ISLAMABAD: The federal government informed the Senate on Thursday that the steps taken by the former government like those of making the State Bank of Pakistan (SBP) “independent” needed to be revisited and Chairman Senate Sadiq Sanjrani sought a report from the governor SBP over receiving instructions on the government decision to lift a ban on import of raw material.
In the Senate proceedings, independent Senator Dilawar Khan, during question hour, said, the federal government on May 27, issued an SRO (statuary regulatory order) to lift the ban on raw material. This order, he said, needed to be passed to the SBP in order to facilitate the importers.
Lifting the ban on raw material would help generate sales tax and federal excise duty (FED) that would boost revenue, he added.
Responding to Khan, Parliamentary Affairs Minister Murtaza Javed Abbasi said, “Unfortunately, when SBP was made independent, the former government should have thought about whether it will be able to defend the benefits of our financial system.”
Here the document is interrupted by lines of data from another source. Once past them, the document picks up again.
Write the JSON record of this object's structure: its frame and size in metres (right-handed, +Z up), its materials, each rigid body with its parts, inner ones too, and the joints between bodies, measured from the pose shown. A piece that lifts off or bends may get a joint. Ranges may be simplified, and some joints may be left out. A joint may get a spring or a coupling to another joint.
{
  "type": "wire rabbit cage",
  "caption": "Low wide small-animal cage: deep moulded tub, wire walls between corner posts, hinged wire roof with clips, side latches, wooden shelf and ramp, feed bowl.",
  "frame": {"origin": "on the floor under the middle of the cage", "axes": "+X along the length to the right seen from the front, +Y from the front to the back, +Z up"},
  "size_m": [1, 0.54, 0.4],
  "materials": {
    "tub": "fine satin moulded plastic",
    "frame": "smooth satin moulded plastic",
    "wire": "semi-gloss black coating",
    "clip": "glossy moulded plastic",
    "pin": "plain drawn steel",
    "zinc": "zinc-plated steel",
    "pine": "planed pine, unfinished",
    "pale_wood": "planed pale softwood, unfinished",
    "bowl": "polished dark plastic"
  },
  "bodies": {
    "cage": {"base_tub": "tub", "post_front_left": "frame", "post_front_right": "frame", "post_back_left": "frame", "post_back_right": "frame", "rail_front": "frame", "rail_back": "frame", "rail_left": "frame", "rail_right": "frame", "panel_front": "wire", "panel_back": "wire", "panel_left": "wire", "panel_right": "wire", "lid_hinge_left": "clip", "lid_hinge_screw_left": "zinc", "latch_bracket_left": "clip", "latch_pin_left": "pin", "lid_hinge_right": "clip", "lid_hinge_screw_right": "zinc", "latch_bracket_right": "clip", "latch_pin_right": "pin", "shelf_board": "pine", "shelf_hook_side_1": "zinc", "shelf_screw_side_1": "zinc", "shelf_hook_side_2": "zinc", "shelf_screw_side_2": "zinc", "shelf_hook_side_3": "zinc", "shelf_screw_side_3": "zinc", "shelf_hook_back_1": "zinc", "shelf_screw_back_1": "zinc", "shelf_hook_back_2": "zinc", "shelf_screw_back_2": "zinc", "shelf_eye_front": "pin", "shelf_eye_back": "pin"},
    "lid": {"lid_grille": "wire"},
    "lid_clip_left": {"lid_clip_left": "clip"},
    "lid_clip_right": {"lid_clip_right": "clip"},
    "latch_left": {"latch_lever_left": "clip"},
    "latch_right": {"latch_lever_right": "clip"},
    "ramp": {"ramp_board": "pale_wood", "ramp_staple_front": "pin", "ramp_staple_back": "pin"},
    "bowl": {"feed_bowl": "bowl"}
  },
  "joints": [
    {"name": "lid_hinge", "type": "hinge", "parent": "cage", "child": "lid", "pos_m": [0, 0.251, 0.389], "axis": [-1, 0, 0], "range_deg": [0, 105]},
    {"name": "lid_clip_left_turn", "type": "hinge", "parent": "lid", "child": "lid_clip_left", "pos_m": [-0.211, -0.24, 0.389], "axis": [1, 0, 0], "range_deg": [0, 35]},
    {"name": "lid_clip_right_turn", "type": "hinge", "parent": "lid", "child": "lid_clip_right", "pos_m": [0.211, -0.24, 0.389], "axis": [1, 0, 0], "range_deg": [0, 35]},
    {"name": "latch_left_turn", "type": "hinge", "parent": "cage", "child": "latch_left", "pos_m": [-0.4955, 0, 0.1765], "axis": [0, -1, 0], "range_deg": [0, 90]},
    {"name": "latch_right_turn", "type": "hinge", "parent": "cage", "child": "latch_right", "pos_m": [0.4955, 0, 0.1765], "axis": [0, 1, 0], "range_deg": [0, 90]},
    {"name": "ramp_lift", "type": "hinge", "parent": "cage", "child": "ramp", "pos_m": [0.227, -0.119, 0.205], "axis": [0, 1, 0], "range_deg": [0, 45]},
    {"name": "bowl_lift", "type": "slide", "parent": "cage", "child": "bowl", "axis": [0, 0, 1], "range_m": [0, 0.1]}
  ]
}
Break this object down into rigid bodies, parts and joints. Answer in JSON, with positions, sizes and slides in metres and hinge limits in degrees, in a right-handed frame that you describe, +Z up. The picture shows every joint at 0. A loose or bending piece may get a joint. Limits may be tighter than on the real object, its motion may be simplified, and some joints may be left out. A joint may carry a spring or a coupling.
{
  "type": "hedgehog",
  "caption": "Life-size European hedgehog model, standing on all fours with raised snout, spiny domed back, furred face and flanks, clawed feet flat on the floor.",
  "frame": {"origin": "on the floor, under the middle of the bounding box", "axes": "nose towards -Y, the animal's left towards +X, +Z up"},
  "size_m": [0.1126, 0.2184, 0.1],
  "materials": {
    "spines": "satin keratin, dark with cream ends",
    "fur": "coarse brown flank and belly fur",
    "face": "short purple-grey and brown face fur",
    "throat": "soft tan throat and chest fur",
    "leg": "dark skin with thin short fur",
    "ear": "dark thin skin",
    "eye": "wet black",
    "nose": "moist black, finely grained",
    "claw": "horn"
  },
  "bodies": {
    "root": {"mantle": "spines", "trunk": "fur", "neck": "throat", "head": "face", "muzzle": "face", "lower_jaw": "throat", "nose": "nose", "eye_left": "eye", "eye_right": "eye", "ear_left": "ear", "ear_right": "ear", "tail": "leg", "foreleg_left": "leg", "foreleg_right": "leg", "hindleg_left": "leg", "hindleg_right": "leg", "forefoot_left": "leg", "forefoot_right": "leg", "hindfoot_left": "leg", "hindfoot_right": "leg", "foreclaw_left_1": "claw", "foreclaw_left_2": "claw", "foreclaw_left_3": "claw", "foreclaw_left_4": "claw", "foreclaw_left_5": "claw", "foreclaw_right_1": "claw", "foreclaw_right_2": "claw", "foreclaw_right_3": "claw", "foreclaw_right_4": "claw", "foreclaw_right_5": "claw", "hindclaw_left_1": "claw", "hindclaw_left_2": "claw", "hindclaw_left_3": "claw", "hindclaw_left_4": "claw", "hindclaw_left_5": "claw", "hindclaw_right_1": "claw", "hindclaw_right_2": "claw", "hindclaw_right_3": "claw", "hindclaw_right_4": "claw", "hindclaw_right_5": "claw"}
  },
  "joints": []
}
Referring to the SBP’s decision to increase interest rate by 1.5 percent, Abbasi said, the previous government gave a “free hand to such institutions without thinking— and its direct impact is on our business community and banking system. This needs to be revisited.”
The chairman Senate directed the secretary Senate to get a report from the governor SBP through the secretary finance on receiving the government’s order on lifting the ban on the import of raw material.
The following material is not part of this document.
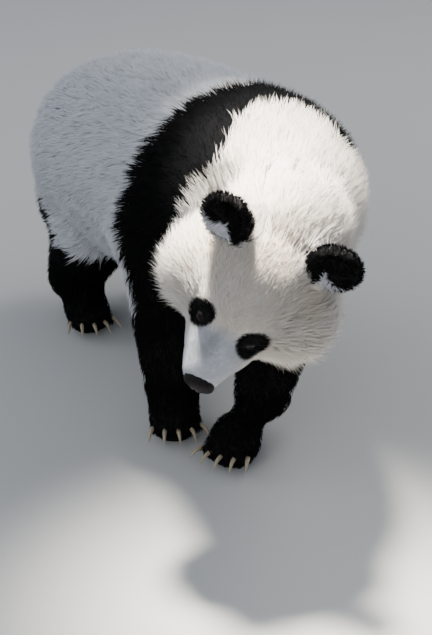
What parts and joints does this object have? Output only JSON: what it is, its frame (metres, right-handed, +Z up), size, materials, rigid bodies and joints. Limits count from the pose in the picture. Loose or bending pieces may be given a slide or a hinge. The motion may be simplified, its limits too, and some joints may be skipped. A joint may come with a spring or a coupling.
{
  "type": "giant panda",
  "caption": "Still, life-size giant panda on all fours, thick white and black coat, head lowered and turned to its right.",
  "frame": {"origin": "on the floor, below the middle of the animal's bounding box", "axes": "+Z up, +X to the animal's left, -Y the way its trunk heads, so the rump is at +Y; the head is turned to -X and down"},
  "size_m": [0.583, 1.438, 0.7526],
  "materials": {
    "white_coat": "long creamy white fur with a soft sheen, matt",
    "black_coat": "dense black fur, matt",
    "eye": "dark brown, wet gloss",
    "nose_pad": "black pebbled skin, slightly moist",
    "claw": "pale horn, satin"
  },
  "bodies": {
    "root": {"head": "white_coat", "neck": "white_coat", "trunk": "white_coat", "tail": "white_coat", "ear_left": "black_coat", "ear_right": "black_coat", "eye_left": "eye", "eye_right": "eye", "nose": "nose_pad", "fore_right_arm": "black_coat", "fore_right_forearm": "black_coat", "fore_right_paw": "black_coat", "fore_right_claw_1": "claw", "fore_right_claw_2": "claw", "fore_right_claw_3": "claw", "fore_right_claw_4": "claw", "fore_right_claw_5": "claw", "fore_left_arm": "black_coat", "fore_left_forearm": "black_coat", "fore_left_paw": "black_coat", "fore_left_claw_1": "claw", "fore_left_claw_2": "claw", "fore_left_claw_3": "claw", "fore_left_claw_4": "claw", "fore_left_claw_5": "claw", "hind_right_thigh": "white_coat", "hind_right_shank": "black_coat", "hind_right_paw": "black_coat", "hind_right_claw_1": "claw", "hind_right_claw_2": "claw", "hind_right_claw_3": "claw", "hind_right_claw_4": "claw", "hind_right_claw_5": "claw", "hind_left_thigh": "white_coat", "hind_left_shank": "black_coat", "hind_left_paw": "black_coat", "hind_left_claw_1": "claw", "hind_left_claw_2": "claw", "hind_left_claw_3": "claw", "hind_left_claw_4": "claw", "hind_left_claw_5": "claw"}
  },
  "joints": []
}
Apart from that, speaking on a calling attention notice moved by him on “current deteriorating economic condition of the country and the steps being taken by the government,” former finance minister Shaukat Tarin strongly criticised the federal government for severe economic decline in the wake of unprecedented inflation.
Tarin said National Accounts Committee issued data over two weeks ago that was signed by the current government ministers.
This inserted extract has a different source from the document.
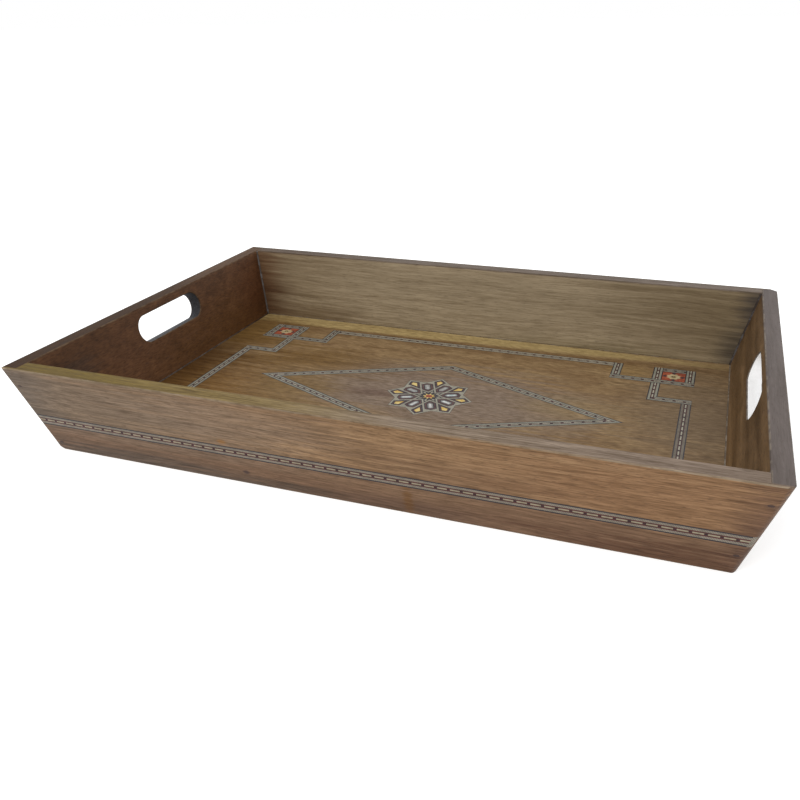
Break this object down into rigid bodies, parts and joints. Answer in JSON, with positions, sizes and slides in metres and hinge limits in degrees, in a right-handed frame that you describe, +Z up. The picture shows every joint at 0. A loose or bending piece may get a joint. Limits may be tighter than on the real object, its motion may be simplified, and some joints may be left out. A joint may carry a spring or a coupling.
{
  "type": "serving tray",
  "caption": "Rectangular wooden serving tray with leaning walls, a hand slot in each end, inlaid wall bands and a floor inlaid with a stepped border, a rhombus and a star rosette.",
  "frame": {"origin": "middle of the walls' bottom edges, on the surface that the tray stands on", "axes": "+X along the length, towards the right in the picture; +Y along the width, away from the camera; +Z up"},
  "size_m": [0.4996, 0.3396, 0.069],
  "materials": {
    "walnut": "waxed, fine grain along the board",
    "walnut_dark": "waxed, dark, fine grain along the board",
    "walnut_gold": "lacquered, golden brown",
    "plywood": "raw plywood",
    "bone": "polished bone and dark wood inlay strip",
    "dark_wood": "dark stained inlay",
    "yellow_wood": "yellow wood inlay",
    "red_wood": "red wood inlay",
    "pearl": "mother-of-pearl inlay",
    "steel": "headless brads, filled flush"
  },
  "bodies": {
    "root": {"left_end_board": "walnut_dark", "left_band": "bone", "left_border_strip": "bone", "right_end_board": "walnut_dark", "right_band": "bone", "right_border_strip": "bone", "front_board": "walnut", "front_facing": "walnut", "front_band": "bone", "front_border_strip": "bone", "front_left_upper_brad": "steel", "front_left_lower_brad": "steel", "front_left_corner_fret": "bone", "front_left_tile_ground": "red_wood", "front_left_tile_star": "yellow_wood", "front_left_rhombus_strip": "bone", "front_right_upper_brad": "steel", "front_right_lower_brad": "steel", "front_right_corner_fret": "bone", "front_right_tile_ground": "red_wood", "front_right_tile_star": "yellow_wood", "front_right_rhombus_strip": "bone", "back_board": "walnut", "back_facing": "walnut", "back_band": "bone", "back_border_strip": "bone", "back_left_upper_brad": "steel", "back_left_lower_brad": "steel", "back_left_corner_fret": "bone", "back_left_tile_ground": "red_wood", "back_left_tile_star": "yellow_wood", "back_left_rhombus_strip": "bone", "back_right_upper_brad": "steel", "back_right_lower_brad": "steel", "back_right_corner_fret": "bone", "back_right_tile_ground": "red_wood", "back_right_tile_star": "yellow_wood", "back_right_rhombus_strip": "bone", "base_panel": "plywood", "floor_sheet": "walnut_gold", "rosette_strapwork": "bone", "rosette_ground": "dark_wood", "rosette_centre_star": "yellow_wood", "rosette_pearl_1": "pearl", "rosette_kite_1": "yellow_wood", "rosette_pearl_2": "pearl", "rosette_kite_2": "yellow_wood", "rosette_pearl_3": "pearl", "rosette_kite_3": "yellow_wood", "rosette_pearl_4": "pearl", "rosette_kite_4": "yellow_wood", "rosette_pearl_5": "pearl", "rosette_kite_5": "yellow_wood", "rosette_pearl_6": "pearl", "rosette_kite_6": "yellow_wood", "rosette_pearl_7": "pearl", "rosette_kite_7": "yellow_wood", "rosette_pearl_8": "pearl", "rosette_kite_8": "yellow_wood"}
  },
  "joints": []
}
According to this data, Tarin said, GDP (gross domestic product) was recorded 5.74 per cent in the last fiscal year and 5.94 per cent in this fiscal year under previous government. Agriculture growth was recorded at 4.4 per cent, industry: 7.2 per cent, large sale manufacturing: 10.5 per cent (27 per cent in March alone), services: 6.2 per cent and revenue: 29 per cent (heading towards Rs 6.1 trillion).
Tarin said current Finance Minister Miftah Ismail admitted this progress during his visit to the Federal Board of Revenue (FBR).
The former finance minister said that Pakistan’s exports were recorded at 27 per cent and were going to touch the billion-dollar for the first time. Remittances were recorded at Rs19 billion in 2018 compared to Rs31 billion being predicted now with a growth rate of 7.5 per cent, the senator stated.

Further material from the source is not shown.